Shaka Dendy MFA '18 with his public art project, Gestures of Incompleteness.
Shaka Dendy MFA ’18 is a public artist in residence at the Boston Centre for the Arts through August 23, 2019. His public art project, Gestures of Incompleteness, combines milk crates and old basketballs.
By David Ertischek ’01

Do you have an old basketball and want a new one? Then Emerson College alumnus Shaka Dendy’s public art project Gestures of Incompleteness is for you.

Currently, a public artist resident at the Boston Center for the Arts (BCA), Dendy, MFA ’18, is organizing a series of public  drives to collect old basketballs for use in a large-scale sculpture built with milk crates. The sculpture will be located on BCA’s public plaza August 8 to November 10.

Old basketballs decorated by youth that will be part of the public art sculpture Gestures of Incompleteness.
Old basketballs decorated by youth that will be part of the public art sculpture Gestures of Incompleteness.

“The start of it was thinking about people who don’t have access to hoops and use milk crates as stand-in hoops,” said Dendy. “I wanted to bring this history to people who don’t typically have access to art and are pushed to sports and entertainment to achieve something. I’m trying to cross-pollinate these two worlds, and use art as something that is tangible and include the community in this project.”

Dendy is in the community participation part of the project, and has been setting up stations at places including the Roxbury Boys & Girls Club and the Black Market in Dudley Square. His BCE budget provided about 30 new basketballs to distribute, and once word of his project spread, people donated new basketballs. At the public drives he has been giving new basketballs to kids in exchange for their old ones. With parental permission, he is taking the kids’ names and ages so they can be included in the project.

For kids who don’t own a basketball, Dendy is giving them a new basketball, and asking them to decorate one of the old basketballs so they have a personal connection to the project. When the kids come to see the project, they’ll be excited to see their balls and names as part of the sculpture, said Dendy.

“I’m going to put the old basketballs inside the sculpture. It’s made out of milk crates that are kind of attached to each other in big rows and columns that resemble conceptual artist Sol DeWitt’s Incomplete Open Cubes sculpture series,” said Dendy.

Shaka Dendy with his art
Shaka Dendy wants children to know that they don’t need to be a great painter or sculptor to be a viable artist.

For Dendy, basketballs are part of his childhood and Emerson education.

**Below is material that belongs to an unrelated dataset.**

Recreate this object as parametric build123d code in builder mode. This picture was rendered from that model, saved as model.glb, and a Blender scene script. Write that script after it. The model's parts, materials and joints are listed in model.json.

“I remember my aunt, who lived in Dorchester in the Grove Hall area – there was a milk crate hoop in the alley between two apartment buildings I’d play with my cousins as a kid,” said Dendy, who played basketball up to middle school.

Dendy’s MFA thesis project was also centered around basketball, and he says his public art sculpture is a continuation of his graduate work. His Emerson project was a multimedia piece that included performance, installation, and sculpture pieces.

“The performance piece was that I shot 1,000 consecutive free throws over three hours using different angles, and you could see me getting progressively more and more tired,” said Dendy. That video was played in Emerson Urban Arts: Media Art Gallery on two big screens. “I used my old childhood ball in the performance, and then I used in the sculpture. That’s how I got the idea to use old basketballs.”

While creating his project, Dendy was surprised about one reaction from people – some people thought he hated basketball because he was doing this work focusing on some of the negative aspects sports can have on developing identity.

“I’m trying to be an example of what an artist can do in the community besides painting or taking pictures, and how art can have a direct impact on people’s lives. There are options for success and fulfillment that are more viable and statistically more possible than being a pro athlete,” said Dendy.

And as Dendy wants to foster educating youth about art, his knowledge is also evolving.

“For me, on some level I’ve always been attracted to art,” said Dendy. “But I didn’t know about contemporary art and all the possibilities within it, and then I found out about it and educated myself. I never studied art formally. It came later in life.”

An opening reception and unveiling of Gestures of Incompleteness will be at the BCA Public Plaza, in front of 551 Tremont Street, Boston,  on Thursday, August 8, from 6:00 to 9:00 pm. This event is free and open to the public.